Friday, September 4, 2020

Calling Jack Sparrow — Anti-Gravity Device Floats Boats Upside Down

“Wherever we want to go, we’ll go … that’s what a ship is, you know?”

― Captain Jack Sparrow

Captain Jack Sparrow is right, of course (when is he ever wrong?) … even when his ship is floating upside down, as it did in “Pirates of the Caribbean: At World’s End.” That fictional scene inspired real-life physicists to attempt to recreate it and, despite not having Jack Sparrow on their crew, they managed to do it.
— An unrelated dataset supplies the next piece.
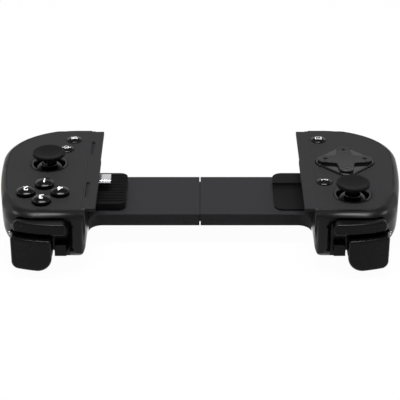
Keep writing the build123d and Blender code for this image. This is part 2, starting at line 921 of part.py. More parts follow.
def build_side_key():
    cap = block(side_key_x, (side_key_front_y, recess_floor_y - side_key_travel - part_gap), side_key_z)
    front = cap.faces().sort_by(Axis.Y)[0]
    cap = fillet(front.edges(), side_key_round)
    x, z = sum(side_key_x) / 2, sum(side_key_z) / 2
    half = side_key_stem_half
    stem_end = shoulder_board_y - shoulder_switch_reach - side_key_travel - running_gap
    stem_y = (side_key_front_y + side_key_round, stem_end)
    cap += block((x - half, x + half), stem_y, (z - half, z + half))
    return cap


def build_shoulder_board():
    """The upright board behind the recess, with a switch for the bumper and one for the side key."""
    thick = board_thick
    left_x = recess_x - recess_wall + key_gap
    well_x = trigger_x[0] - well_gap - well_wall - key_gap
    end_x = bumper_pivot[0] - bumper_block_half - key_gap
    low = well_top + well_wall + key_gap
    y = (shoulder_board_y, shoulder_board_y + thick)
    top = -plate_thick - ledge_thick - key_gap - button_travel
    board = block((left_x, end_x), y, (low, top))
    board += block((left_x, well_x), y, (side_key_z[0], top))
    nub_z = (bumper_top + bumper_low) / 2
    key = (sum(side_key_x) / 2, sum(side_key_z) / 2)
    for x, z in ((bumper_nub_x, nub_z), key):
        half = side_key_stem_half
        depth = (shoulder_board_y - shoulder_switch_reach, y[0])
        board += block((x - half, x + half), depth, (z - half, z + half))
    return board


def trigger_side_face():
    """The trigger's outline from the side, in Y and Z."""
    pivot_y, pivot_z = trigger_pivot
    front = trigger_front[0][1] - trigger_round
    points = [
        (front, trigger_top),
        (front, trigger_low),
        (trigger_lip_y, trigger_low),
        (trigger_back_y, trigger_knee_z),
        (trigger_back_y, pivot_z - trigger_root_radius),
        (pivot_y, pivot_z - trigger_root_radius),
        (pivot_y, trigger_top),
    ]
    return Polygon(*points, align=None) + Pos(pivot_y, pivot_z) * Circle(trigger_root_radius)


def trigger_shoulder_face():
    """The trigger's outline seen from the shoulder side, in X and Z."""
    width = trigger_x[1] - trigger_x[0]
    height = trigger_top - trigger_low
    face = Pos(trigger_x[0] + width / 2, trigger_low + height / 2) * Rectangle(width, height)
    face = fillet(face.vertices().group_by(Axis.Y)[0].sort_by(Axis.X)[0], trigger_inner_round)
    face = fillet(face.vertices().group_by(Axis.Y)[0].sort_by(Axis.X)[-1], trigger_outer_round)
    return fillet(face.vertices().group_by(Axis.Y)[-1], trigger_round)


def build_trigger():
    low, high = trigger_x
    side = extrude(Plane.YZ * trigger_side_face(), high)
    side = side & block((low, high), (-body_depth, 0), (-2 * rest_drop, 0))
    plan = upright(arc_front_face(trigger_front, 0), trigger_low, 0)
    form = side & plan & extrude(Plane.XZ * trigger_shoulder_face(), body_depth)
    form = fillet(edges_before(form, trigger_lip_y - trigger_round), trigger_round)
    y, z = trigger_pivot
    form -= rod_x(y, z, (0, half_width), trigger_pin_radius + running_gap)
    turns = spring_turns * spring_pitch / 2 + 2 * spring_wire + key_gap
    form -= rod_x(y, z, (spring_x - turns, spring_x + turns), spring_pocket_radius)
    return form


def build_trigger_pin():
    well_low, well_high = trigger_x[0] - well_gap, trigger_x[1] + well_gap
    x = (well_low - well_wall + trigger_pin_inset, well_high + trigger_pin_inset - running_gap)
    return rod_x(*trigger_pivot, x, trigger_pin_radius)


def build_trigger_spring():
    """A torsion spring round the trigger's pin."""
    y, z = trigger_pivot
    height = spring_turns * spring_pitch
    start = (spring_x - height / 2, y, z)
    path = Helix(spring_pitch, height, spring_radius, center=start, direction=(1, 0, 0))
    profile = Plane(origin=path @ 0, z_dir=path % 0) * Circle(spring_wire)
    return sweep(profile, path=path)


def bridge_hollow(x):
    """The space inside the bridge that the rail slides in."""
    half = rail_half + slide_gap
    z = (bridge_top - bridge_thick + rail_rise - slide_gap, bridge_top - rail_drop + slide_gap)
    return block(x, (-half, half), z)


def tongue_block(gap, start, end):
    """The part of the bridge cover that reaches into the grip."""
    half = rail_half + slide_gap + tongue_side_wall + gap
    low = bridge_top - bridge_thick + rail_rise - slide_gap - tongue_skin - gap
    high = bridge_top - rail_drop + slide_gap + tongue_skin + gap
    return block((start, end), (-half, half), (low, high))


def build_bridge_cover():
    start = bridge_gap / 2
    end = inner_wall_x
    z = (bridge_top - bridge_thick, bridge_top)
    plan = Pos((start + end) / 2, 0) * Rectangle(end - start, 2 * bridge_half)
    for way in (-1, 1):
        corner = way * (bridge_half + flare_radius)
        flare = Pos(end - flare_radius / 2, way * (bridge_half + flare_radius / 2))
        flare *= Rectangle(flare_radius, flare_radius)
        plan += flare - Pos(end - flare_radius, corner) * Circle(flare_radius)
    cover = upright(plan, *z)
    rims = edges_at(cover, z[1]) + edges_at(cover, z[0])
    rims = [e for e in rims if start + running_gap < e.center().X < end - running_gap]
    cover = fillet(rims, bridge_edge)
    cover += tongue_block(0, end - flare_radius, tongue_x)
    cover -= bridge_hollow((start - overrun, tongue_x - tongue_end_wall))
    stop_top = z[1] - rail_drop - stop_skin - slide_gap
    stop = post((stop_x, 0), (z[0] + rail_rise / 2, stop_top), stop_radius)
    return cover + stop


def build_slide_rail():
    """The plate inside the bridge: stop grooves underneath and closed spring lanes."""
    z = (bridge_top - bridge_thick + rail_rise, bridge_top - rail_drop)
    rail = block((-rail_half_length, rail_half_length), (-rail_half, rail_half), z)
    slack = stop_radius + key_gap
    middle = sum(z) / 2
    for way in (-1, 1):
        groove = SlotOverall(bridge_travel + 2 * slack, 2 * slack)
        place = Pos(way * (stop_x + bridge_travel / 2), 0)
        rail -= upright(place * groove, z[0] - rail_rise, z[1] - stop_skin)
        for lane in (-bridge_spring_y, bridge_spring_y):
            spring = (way * spring_slot_start, way * (rail_half_length + overrun))
            side = (lane - spring_slot_half, lane + spring_slot_half)
            height = (middle - spring_slot_half, middle + spring_slot_half)
            rail -= block(spring, side, height)
    return rail


def build_bridge_springs(way):
    """The pair of pull springs between the rail and one grip."""
    z = bridge_top - rail_drop / 2 - bridge_thick / 2 + rail_rise / 2
    x = (spring_slot_start + part_gap, tongue_x - tongue_end_wall - part_gap)
    springs = []
    for lane in (-bridge_spring_y, bridge_spring_y):
        coil = rod_x(lane, z, x, bridge_spring_radius)
        coil -= rod_x(lane, z, x, bridge_spring_radius - bridge_spring_wire)
        springs.append(coil if way > 0 else mirror(coil, about=Plane.YZ))
    return springs


def build_ribbed_pad():
    """The phone's rest beside the plug, with fine ribs along the phone."""
    low_x, high_x = phone_pad_x, inner_wall_x - pad_wall_gap
    length = high_x - low_x
    plan = Pos(low_x + length / 2 + phone_pad_corner, 0) * RectangleRounded(
        length + 2 * phone_pad_corner, 2 * phone_pad_half, phone_pad_corner
    )
    plan = plan & Pos(low_x + length / 2, 0) * Rectangle(length, body_depth)
    pad = upright(plan, bridge_top, phone_pad_top)
    count = int(2 * (phone_pad_half - phone_pad_corner / 2) / rib_pitch)
    for index in range(count):
        y = (index - (count - 1) / 2) * rib_pitch
        groove = (y - rib_groove / 2, y + rib_groove / 2)
        pad -= block((low_x - overrun, high_x + overrun), groove, (phone_pad_top - rib_depth, overrun))
    return pad


def build_stepped_pad():
    """The phone's rest on the other grip, stepped down to clear a camera bump."""
    low_x, high_x = phone_pad_x, inner_wall_x - pad_wall_gap
    length = high_x - low_x
    plan = Pos(low_x + length / 2 + low_pad_corner, 0) * RectangleRounded(
        length + 2 * low_pad_corner, 2 * phone_pad_half, low_pad_corner
    )
    plan = plan & Pos(low_x + length / 2, 0) * Rectangle(length, body_depth)
    pad = upright(plan, bridge_top, phone_pad_top)
    return pad - block((0, half_width), (-half_depth, low_pad_y), (low_pad_top, overrun))


def boot_block(gap, start, end):
    """The moulded block that carries the plug."""
    section = RectangleRounded(boot_width + 2 * gap, boot_thick + 2 * gap, boot_round)
    return extrude(Plane.YZ * Pos(plug_y, plug_z, start) * section, end - start)


def build_plug_boot():
    face = plug_tip_x + plug_reach
    boot = boot_block(0, face, boot_end_x)
    place = Plane.YZ * Pos(plug_y, plug_z, face)
    boot -= extrude(place * SlotOverall(plug_width, plug_thick), plug_seat)
    tongue = block(
        (face, boot_end_x),
        (plug_y - tongue_width / 2, plug_y + tongue_width / 2),
        (plug_z - tongue_thick / 2, plug_z + tongue_thick / 2),
    )
    return boot - tongue


def build_plug_shell():
    length = plug_reach + plug_seat
    start = Plane.YZ * Pos(plug_y, plug_z, plug_tip_x)
    outside = extrude(start * SlotOverall(plug_width, plug_thick), length)
    inside = SlotOverall(plug_width - 2 * plug_wall, plug_thick - 2 * plug_wall)
    return outside - extrude(start * inside, length)


def build_plug_tongue():
    return block(
        (plug_tip_x + tongue_recess, boot_end_x),
        (plug_y - tongue_width / 2, plug_y + tongue_width / 2),
        (plug_z - tongue_thick / 2, plug_z + tongue_thick / 2),
    )


def build_grip(side, shell):
    """Every piece of one grip, on the +X side, by name."""
    stick = stick_spot[side]
    travel = button_travel + running_gap
    pieces = {
        "faceplate": build_faceplate(side),
        "housing": build_housing(side, shell),
        "palm_cover": build_palm_cover(shell),
        "case_screws": build_case_screws(),
        "main_board": build_main_board(side),
        "switches": build_switches(side),
        "shoulder_board": build_shoulder_board(),
        "stick_ring": build_stick_ring(stick),
        "stick_base": build_stick_base(stick),
        "stick_cap": build_stick_cap(stick),
        "stick_yoke": build_stick_yoke(stick),
        "stick_carrier": build_stick_carrier(stick),
        "stick_module": build_stick_module(stick),
        "bumper": build_bumper(),
        "side_key": build_side_key(),
        "trigger": build_trigger(),
        "trigger_pin": build_trigger_pin(),
        "trigger_spring": build_trigger_spring(),
        "bridge_cover": build_bridge_cover(),
    }
    for place, spot in key_spots[side].items():
        pieces[f"{place}_key"] = build_push_key(spot, key_radius, key_stand, key_crown, travel)
    if side == "right":
        for number, spot in enumerate(button_places(), start=1):
            key = build_push_key(spot, button_radius, button_stand, button_crown, travel)
            pieces[f"button_{number}"] = key
        pieces["phone_pad"] = build_ribbed_pad()
        pieces["plug_boot"] = build_plug_boot()
        pieces["plug_shell"] = build_plug_shell()
        pieces["plug_tongue"] = build_plug_tongue()
    else:
        pieces["phone_pad"] = build_stepped_pad()
        pieces["direction_pad"] = build_direction_pad()
        pieces["pad_ball"] = build_pad_ball()
        pieces["pad_post"] = build_pad_post()
    return pieces


def save(name, shape):
    """Moves a piece into the object's own frame and writes it."""
    place = Pos(0, (trigger_reach + half_depth - back_y) / 2, rest_drop)
    solids = []
    for item in shape if isinstance(shape, list) else [shape]:
        solids += (place * item).solids()
    whole = Compound(children=solids) if len(solids) > 1 else solids[0]
    export_step(whole, os.path.join("parts", f"{name}.step"))


def main():
    os.makedirs("parts", exist_ok=True)
    shell = build_shell()
    for side in ("left", "right"):
        for name, shape in build_grip(side, shell).items():
            group = shape if isinstance(shape, list) else [shape]
            if side == "right":
                group = [mirror(item, about=Plane.YZ) for item in group]
            save(f"{side}_{name}", group)
    save("slide_rail", build_slide_rail())
    save("left_bridge_springs", build_bridge_springs(1))
    save("right_bridge_springs", build_bridge_springs(-1))


main()
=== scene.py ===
"""Looks of a telescoping phone game controller, round its fixed frame, laid out as a Blender add-on."""

import json
import math

import bmesh
import bpy
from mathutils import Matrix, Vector


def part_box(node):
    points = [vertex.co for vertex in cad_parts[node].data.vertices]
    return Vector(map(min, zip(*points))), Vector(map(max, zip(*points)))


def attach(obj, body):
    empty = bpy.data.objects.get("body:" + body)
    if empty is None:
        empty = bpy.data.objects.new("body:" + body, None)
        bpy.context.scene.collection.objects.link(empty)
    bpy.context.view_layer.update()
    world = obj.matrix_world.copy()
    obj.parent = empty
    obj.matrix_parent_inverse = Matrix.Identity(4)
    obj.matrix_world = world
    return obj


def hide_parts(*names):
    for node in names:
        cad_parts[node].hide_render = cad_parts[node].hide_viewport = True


bl_info = {
    "name": "Phone Game Controller",
    "version": (1, 0, 0),
    "blender": (4, 5, 0),
    "location": "3D View > Sidebar > Controller",
    "description": "Builds the controller's surfaces and its studio round a fixed frame",
    "category": "Object",
}

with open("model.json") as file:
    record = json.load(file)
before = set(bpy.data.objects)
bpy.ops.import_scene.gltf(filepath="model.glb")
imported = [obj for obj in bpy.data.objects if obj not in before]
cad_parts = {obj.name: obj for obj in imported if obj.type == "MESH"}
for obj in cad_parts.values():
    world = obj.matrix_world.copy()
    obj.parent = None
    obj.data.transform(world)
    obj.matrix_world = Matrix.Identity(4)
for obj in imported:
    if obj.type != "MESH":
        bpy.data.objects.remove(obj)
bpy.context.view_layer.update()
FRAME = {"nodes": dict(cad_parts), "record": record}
SIDES = ("left", "right")
MM = 0.001

SPECK = 0.001 * MM  # points nearer than this are one point
FLAT_TURN = math.radians(0.3)  # faces that turn less than this are one flat face
EDGE_TURN = 32.0  # degrees past which an edge of a dressed node stays sharp

# Sockets of a Mix node that mixes colours, which share their names with others
MIX_FIRST, MIX_SECOND, MIX_RESULT = 6, 7, 2

# Numerals and signs
CAP_SHARE = 0.7  # height of a numeral, as a share of the font's size
BOLDER = 0.02  # how far its outline is pushed out, as a share of its height
NUMERAL_CELLS = 5  # mesh edges up its height, where it bends over a dome
SIGN_CELL = 0.7 * MM  # longest edge of a sign's mesh
DRAPE_PASSES = 4  # most times that a mesh is cut finer
STROKE = 0.42 * MM  # width of a sign's lines

# Ribs of the phone's rest
ROUND_SHARE = 0.48  # rounding of a rib's edges, as a share of its height
ROUND_STEPS = 4  # faces round each edge

# Lamps, in metres: where they stand, what they point at and how large they are
TOP_LAMP_PLACE = (0, -0.02, 0.74)
TOP_LAMP_TARGET = (0, 0, 0)
TOP_LAMP_SIZE = (0.5, 0.26)
SIDE_LAMP_PLACE = (0.62, 0.1, 0.5)
SIDE_LAMP_TARGET = (0, 0, 0.02)
SIDE_LAMP_SIZE = (0.12, 0.12)

SENSOR_WIDTH = 36.0  # the camera's, in millimetres

# Paper floor
FLOOR_MIDDLE = 0.35  # radius of its first ring, in metres
FLOOR_SIDES = 96
FLOOR_STEPS = 8  # steps up its curved edge
FLOOR_WHITE = 0.97  # share of pure white in what the camera and reflections see of it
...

When will we see this in a Disney park?

“We predict theoretically and show experimentally that vertical shaking also creates stable buoyancy positions on the lower interface of the liquid, which behave as though the gravitational force were inverted. Bodies can thus float upside down on the lower interface of levitating liquid layers.”
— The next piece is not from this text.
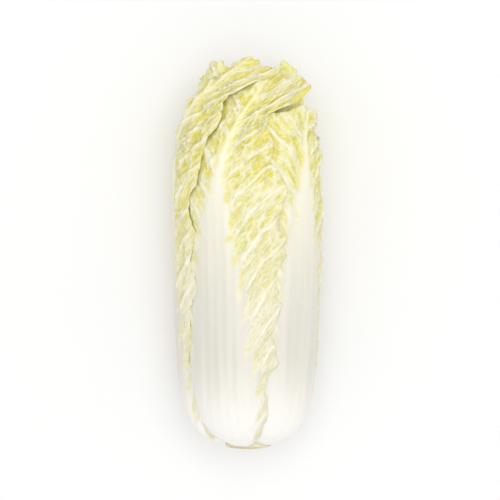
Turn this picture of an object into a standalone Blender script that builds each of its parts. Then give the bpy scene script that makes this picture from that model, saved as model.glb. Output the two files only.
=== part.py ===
"""A head of napa cabbage lying on its side: a cut stem with its heart, and three whorls of waved leaves.

Metres, +Z up. The head lies along Y, with the cut stem at -Y and the leaf tips at +Y. The origin is on
the surface it rests on, under its middle. Sizes below are in millimetres and degrees.

Every leaf is laid out on one set of spokes. A spoke starts on the head's outer face and runs in towards
the axis. A point of a leaf has an angle round the axis, a place along the outer face, and a depth down
its spoke, so leaves that keep to their own depths never meet.
"""

import math

import bpy
import numpy as np

MM = 0.001
CABBAGE = "napa_cabbage"

# The head's outline: how far along from the cut stem, then how far from the axis
OUTER_OUTLINE = [
    (4, 17.6), (6.5, 26), (13, 35.5), (24, 42.5), (42, 47.5), (70, 50.5), (110, 52), (160, 53.2),
    (200, 53.2), (226, 51.2), (244, 47.2), (258, 41.3), (269, 33.6), (277, 25), (282.5, 14.5),
]
# Where the spokes from those points end, along the middle of the heart
INNER_OUTLINE = [
    (34, 17), (37, 15.5), (42, 14), (50, 12.5), (62, 11.5), (84, 11), (116, 10.5), (160, 10),
    (198, 10), (219, 9.5), (231, 9), (239, 8), (244, 6.5), (247, 5), (249, 3.5),
]
OUTLINE_STEPS = 40

# Where the axis runs, seen from the origin
HEAD_START = -141.0
AXIS_X = 0.1
AXIS_HEIGHT = 51.0
# How far the crown sways to the right, by distance from the cut stem
SWAY = [(225, 0), (262, 4), (300, 5)]

# Places along a leaf are measured along the curved outline from here on. All leaves swirl to the right
# towards their tips.
SWIRL_START = 165
SWIRL_END = 305
SWIRL_TURN = 72
SWIRL_POWER = 2.5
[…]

“Bodies” as in boats? Yes, according to a new paper published in the journal Nature. Dr. Emmanuel Fort, a professor at France’s ESPCI Paris and author of the paper, was actually just trying to levitate a liquid – an impressive accomplishment in its own right – and the upside floating boat was an unexpected surprise. Fort told The New York Times he got the idea after hearing the theory of Kapitza’s pendulum. In 1951, Russian physicist Pyotr Kapitsa, a Russian physicist who in 1951 described how a pendulum could be made to wing upside down if vibrated at the correct frequency. To improve on this, Fort decided to try it with a liquid.

Well?

“Not so easy, is it?”

― Captain Jack Sparrow

Jack Sparrow would have observed that we’ve referred to a liquid, but not to water. That’s because water makes too many waves and ripples when vibrated. However, glycerol and silicon oil have the viscosity to prevent waves, so that became the liquid of choice. At 100 cycles a second, vibrations caused bubbles injected into the oil to be pushed downward, forming an air cushion that levitated the oil. And not just a few drops – they were able to levitate half a quart of oil spread about eight inches across.

“Complications arose, ensued, were overcome.”

― Captain Jack Sparrow

At that point, Captain Sparrow might say it was time to play, so Fort’s team start seeing what they could float on the floating liquid. A 3-D printer provided plastic ducks and frogs that worked, and then they tried the obvious – a tiny boat. When that worked as well, they tried something crazy … a second boat on the other side of the liquid.

“Crazy people don’t know they’re crazy. I know I’m crazy, therefore I’m not crazy, isn’t that crazy?”

― Captain Jack Sparrow

As the video in the article shows, Fort’s team was able to float the liquid with a boat on the top and upside down on the bottom. Sure, it’s on a very small scale, but the physicists believe the volume could increase with the strength of the vibrations, making the technique usable for use in industrial machinery. That’s because they’re physicists, not Captain Jack Sparrow.

“Did everyone see that? Because I will not be doing it again.”